Ini karena ketokohan juga akan ikut menentukan kemenangan pasangan calon, selain kekuatan mesin partai. Pada Pilkada 2010, misalnya, Partai Golkar dengan kepemilikan 8 kursi DPRD mampu mengalahkan pasangan calon yang diusung oleh koalisi gemuk, yaitu PAN, PDI-P, PKB, PPP, Partai Demokrat, Partai Gerindra, dan PKNU yang total memiliki 20 kursi DPRD Kota Pekalongan.
Membaca peluang
Kontestasi di pilkada sebelumnya bisa menjadi rujukan untuk membaca peluang para kandidat di pilkada tahun ini. Pada pasangan Aladin, calon wali kota Afzan sempat menjabat wakil wali kota di paruh waktu pada 2019. Ia terpilih melalui pemilihan yang dilakukan oleh DPRD Kota Pekalongan dengan memperoleh 29 suara. Afzan menang mutlak dari kandidat lainnya yang sama sekali tidak mendapatkan suara.
Dalam profil yang ia sampaikan pada Komisi Pemilihan Umum (KPU), Afzan juga mencatatkan dirinya sebagai pebisnis di bidang properti. Wakilnya, Salahudin, merupakan anggota DPRD Kota Pekalongan periode 2004-2009 sekaligus tokoh Nahdlatul Ulama.
Di kubu Bagus, calon wali kota Balgis adalah anggota DPRD Kota Pekalongan tiga periode (2009-2024). Ia juga sempat akan mencalonkan diri pada Pilkada 2015. Namun, langkahnya itu terhalang oleh Undang-Undang Nomor 8 Tahun 2015 yang mengatur calon kepala daerah tidak boleh memiliki hubungan darah atau perkawinan dengan petahana. Saat itu, suami Balgis, adalah wali kota Pekalongan. Sementara calon wakilnya, Moch Machrus, tercatat sebagai pengajar.
Selain basis pemilih yang sudah terbangun bagi kedua pasangan, logistik mereka juga menjadi modal tersendiri. Menurut laporan harta kekayaan penyelenggara negara (LHKPN), pasangan Aladin memiliki total kekayaan Rp 3,57 miliar.

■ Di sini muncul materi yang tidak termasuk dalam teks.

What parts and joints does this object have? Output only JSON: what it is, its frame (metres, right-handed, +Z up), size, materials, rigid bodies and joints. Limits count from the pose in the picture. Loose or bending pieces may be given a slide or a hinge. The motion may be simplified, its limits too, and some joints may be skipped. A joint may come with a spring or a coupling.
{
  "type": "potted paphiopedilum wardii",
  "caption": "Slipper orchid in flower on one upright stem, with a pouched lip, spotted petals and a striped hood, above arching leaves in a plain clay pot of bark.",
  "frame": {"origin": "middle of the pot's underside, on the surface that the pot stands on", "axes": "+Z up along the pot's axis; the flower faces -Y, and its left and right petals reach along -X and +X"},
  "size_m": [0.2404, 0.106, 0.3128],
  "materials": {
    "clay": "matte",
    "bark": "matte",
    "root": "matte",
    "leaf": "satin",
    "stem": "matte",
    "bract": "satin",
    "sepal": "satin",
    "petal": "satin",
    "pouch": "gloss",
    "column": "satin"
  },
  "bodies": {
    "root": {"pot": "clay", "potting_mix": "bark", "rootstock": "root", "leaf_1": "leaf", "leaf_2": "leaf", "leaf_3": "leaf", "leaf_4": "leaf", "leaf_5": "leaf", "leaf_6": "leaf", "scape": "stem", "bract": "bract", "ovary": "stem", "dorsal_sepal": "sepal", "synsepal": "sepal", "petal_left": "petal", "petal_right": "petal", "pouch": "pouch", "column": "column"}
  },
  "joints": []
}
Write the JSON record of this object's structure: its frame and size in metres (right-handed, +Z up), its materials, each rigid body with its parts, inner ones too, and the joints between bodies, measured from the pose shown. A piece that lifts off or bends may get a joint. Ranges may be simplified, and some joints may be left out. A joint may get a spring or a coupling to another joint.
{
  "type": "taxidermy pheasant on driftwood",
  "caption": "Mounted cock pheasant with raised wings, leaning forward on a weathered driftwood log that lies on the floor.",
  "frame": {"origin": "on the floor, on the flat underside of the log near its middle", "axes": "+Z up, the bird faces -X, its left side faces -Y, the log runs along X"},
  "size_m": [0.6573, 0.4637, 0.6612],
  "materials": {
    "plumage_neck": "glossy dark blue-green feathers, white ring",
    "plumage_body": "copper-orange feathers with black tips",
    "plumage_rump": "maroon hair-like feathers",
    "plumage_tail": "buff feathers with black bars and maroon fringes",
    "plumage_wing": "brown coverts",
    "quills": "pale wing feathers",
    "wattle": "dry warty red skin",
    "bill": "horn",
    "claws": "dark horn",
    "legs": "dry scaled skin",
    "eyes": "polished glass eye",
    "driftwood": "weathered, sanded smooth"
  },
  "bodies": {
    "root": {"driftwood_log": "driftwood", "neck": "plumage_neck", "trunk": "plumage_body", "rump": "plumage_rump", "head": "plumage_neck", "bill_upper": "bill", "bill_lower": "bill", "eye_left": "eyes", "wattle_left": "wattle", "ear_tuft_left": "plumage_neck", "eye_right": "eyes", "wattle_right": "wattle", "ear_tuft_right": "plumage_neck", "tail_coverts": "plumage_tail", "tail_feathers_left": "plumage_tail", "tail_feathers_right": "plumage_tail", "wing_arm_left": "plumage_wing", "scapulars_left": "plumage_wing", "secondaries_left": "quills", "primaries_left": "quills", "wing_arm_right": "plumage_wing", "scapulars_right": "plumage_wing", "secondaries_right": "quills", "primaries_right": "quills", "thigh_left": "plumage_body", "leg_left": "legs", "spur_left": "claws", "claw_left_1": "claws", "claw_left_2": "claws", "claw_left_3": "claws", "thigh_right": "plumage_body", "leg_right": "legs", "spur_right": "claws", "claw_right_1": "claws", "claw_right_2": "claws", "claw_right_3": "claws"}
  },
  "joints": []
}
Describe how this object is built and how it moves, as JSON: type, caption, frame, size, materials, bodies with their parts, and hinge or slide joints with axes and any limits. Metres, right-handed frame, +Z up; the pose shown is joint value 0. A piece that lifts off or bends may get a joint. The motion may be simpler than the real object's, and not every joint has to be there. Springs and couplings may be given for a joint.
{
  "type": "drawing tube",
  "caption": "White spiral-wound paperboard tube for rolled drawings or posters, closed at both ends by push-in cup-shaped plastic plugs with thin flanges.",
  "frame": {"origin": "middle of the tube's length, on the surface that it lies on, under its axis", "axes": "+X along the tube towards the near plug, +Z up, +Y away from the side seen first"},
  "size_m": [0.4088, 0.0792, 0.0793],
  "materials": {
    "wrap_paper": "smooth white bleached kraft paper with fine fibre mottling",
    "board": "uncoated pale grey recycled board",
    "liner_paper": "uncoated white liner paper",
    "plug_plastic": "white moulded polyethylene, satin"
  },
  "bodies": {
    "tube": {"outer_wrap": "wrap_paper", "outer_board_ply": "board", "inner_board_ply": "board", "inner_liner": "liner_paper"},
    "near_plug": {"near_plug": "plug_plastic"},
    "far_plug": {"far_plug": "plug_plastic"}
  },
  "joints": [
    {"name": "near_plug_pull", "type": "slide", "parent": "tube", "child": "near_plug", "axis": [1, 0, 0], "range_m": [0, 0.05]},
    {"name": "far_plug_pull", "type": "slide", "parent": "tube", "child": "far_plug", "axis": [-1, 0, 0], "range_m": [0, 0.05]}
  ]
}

Sementara total kekayaan pasangan Bagus Rp 4,52 miliar. Di tengah masa kampanye, setiap calon telah menyerahkan laporan penerimaan sumbangan dana kampanye (LPSDK) sebesar Rp 1 juta yang berasal dari pasangan itu sendiri.
Hingga laporan LPSDK dibuat pada 30 Oktober 2020, maka pengeluaran untuk kampanye tidak mencapai 1 persen dari limit yang ditentukan KPU sebesar Rp 11,54 miliar untuk Kota Pekalongan. Melihat data itu, tak heran muncul keraguan jika pasangan calon tidak melaporkan dana kampanye yang sebenarnya.

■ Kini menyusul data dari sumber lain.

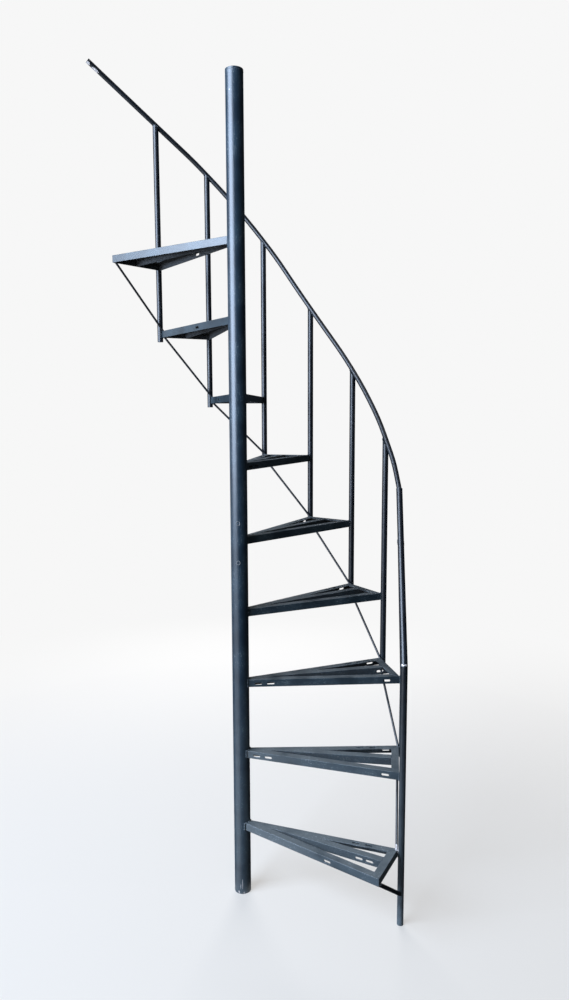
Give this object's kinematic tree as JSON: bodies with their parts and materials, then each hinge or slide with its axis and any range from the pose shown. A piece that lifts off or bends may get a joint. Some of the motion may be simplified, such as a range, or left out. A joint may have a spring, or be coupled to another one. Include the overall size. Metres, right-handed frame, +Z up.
{
  "type": "spiral staircase",
  "caption": "Steel spiral stair: round centre pole, open angle-iron tread frames, round balusters, slanted bracing rods and a bent tube handrail with a free upper end.",
  "frame": {"origin": "centre of the centre pole's flat foot, at floor level", "axes": "+Z up along the centre pole; +X from the pole to the newel post; the stair climbs counterclockwise seen from above"},
  "size_m": [1.1766, 0.739, 2.9033],
  "materials": {
    "pole_paint": "gloss",
    "tread_paint": "gloss",
    "tube_paint": "gloss",
    "rod_paint": "gloss"
  },
  "bodies": {
    "root": {"baluster_3": "tube_paint", "baluster_4": "tube_paint", "baluster_5": "tube_paint", "baluster_6": "tube_paint", "baluster_7": "tube_paint", "baluster_8": "tube_paint", "baluster_9": "tube_paint", "bottom_strut": "rod_paint", "brace_rod_2": "rod_paint", "brace_rod_3": "rod_paint", "brace_rod_4": "rod_paint", "brace_rod_5": "rod_paint", "brace_rod_6": "rod_paint", "brace_rod_7": "rod_paint", "brace_rod_8": "rod_paint", "brace_rod_9": "rod_paint", "center_pole": "pole_paint", "handrail": "tube_paint", "lower_rail": "tube_paint", "newel_post": "tube_paint", "pole_foot_disc": "pole_paint", "pole_top_disc": "pole_paint", "tread_1": "tread_paint", "tread_2": "tread_paint", "tread_3": "tread_paint", "tread_4": "tread_paint", "tread_5": "tread_paint", "tread_6": "tread_paint", "tread_7": "tread_paint", "tread_8": "tread_paint", "tread_9": "tread_paint"}
  },
  "joints": []
}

Di tengah kritik atas ketidaktransparanan calon melaporkan dana kampanye, Kota Pekalongan juga sempat tercatat menjadi wilayah yang rawan pelanggaran. Catatan Kompas pada 18 Juni 2010, masyarakat melaporkan 23 dugaan pelanggaran pada Badan Pengawas Pemilu (Bawaslu), rinciannya 21 laporan berupa dugaan politik uang, penggelembungan daftar pemilih tetap, dan penggunaan hak pilih hingga dua kali. Proses penghitungan suara di pilkada 2010 juga sempat diminta dihentikan karena pengusutan dugaan pelanggaran yang belum tuntas (Kompas, 19/6/2010).
Basis pemilih
Sebagai wilayah yang ada di pesisir utara Pulau Jawa, Kota Pekalongan juga tidak bisa lepas dari basis pemilih santri. Tidak heran jika kemudian daerah ini juga menjadi basis pemilih Islam. Meskipun demikian, karakter pemilihnya tetap terbuka. Hal ini terlihat dari rekam jejak hasil pemilu di mana Partai Golkar yang notabene partai nasionalis bertahan sebagai peraih kursi terbanyak di DPRD Kota Pekalongan dalam tiga pemilu terakhir.

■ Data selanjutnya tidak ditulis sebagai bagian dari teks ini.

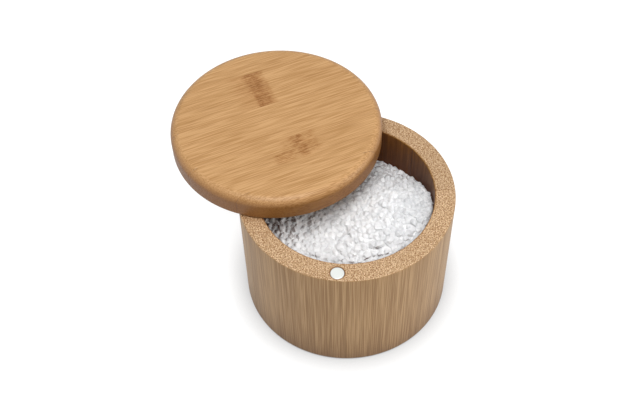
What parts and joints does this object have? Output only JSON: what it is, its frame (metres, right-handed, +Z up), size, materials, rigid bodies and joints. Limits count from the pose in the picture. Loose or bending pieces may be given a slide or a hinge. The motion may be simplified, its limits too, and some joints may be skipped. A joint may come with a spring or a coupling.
{
  "type": "salt box",
  "caption": "Round laminated bamboo salt box, heaped with coarse salt, whose flat lid swivels sideways on a pin in the wall and is held shut by disc magnets.",
  "frame": {"origin": "centre of the vessel's flat base, under the middle of its round mouth", "axes": "+Z up out of the mouth, +X along the glue seams of the vessel's boards, +Y towards the side of the wall that holds the pivot pin"},
  "size_m": [0.119, 0.1187, 0.0704],
  "materials": {
    "vessel_bamboo": "satin",
    "lid_bamboo": "satin",
    "pin_steel": "satin",
    "magnet_plating": "polished",
    "salt": "matte"
  },
  "bodies": {
    "vessel": {"vessel_board_1": "vessel_bamboo", "vessel_board_2": "vessel_bamboo", "vessel_board_3": "vessel_bamboo", "vessel_board_4": "vessel_bamboo", "vessel_magnet": "magnet_plating", "salt": "salt"},
    "lid": {"lid_strip_1": "lid_bamboo", "lid_strip_2": "lid_bamboo", "lid_strip_3": "lid_bamboo", "lid_strip_4": "lid_bamboo", "lid_strip_5": "lid_bamboo", "pivot_pin": "pin_steel", "lid_magnet": "magnet_plating"}
  },
  "joints": [
    {"name": "lid_swivel", "type": "hinge", "parent": "vessel", "child": "lid", "pos_m": [0.00927, 0.03922, 0.0594], "axis": [0, 0, 1], "continuous": true}
  ]
}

Setelah Golkar, di urutan kedua kursi terbanyak diraih PKB, yang lalu disusul PDI-P. Setelah itu partai-partai berbasis pemilih Muslim secara berurutan menjadi peraih kursi di DPRD, seperti PPP, PAN, dan PKS.
Selain basis pemilih Islam yang terbuka, di Kota Pekalongan juga muncul politisi keturunan Arab. Keberadaan mereka tidak bisa dilepaskan dari basis massa wilayah kota yang memang santri. Di atas kertas, pemilih di daerah ini yang cenderung lebih terbuka akan banyak berhitung pada program-program yang akan ditawarkan oleh kedua pasangan.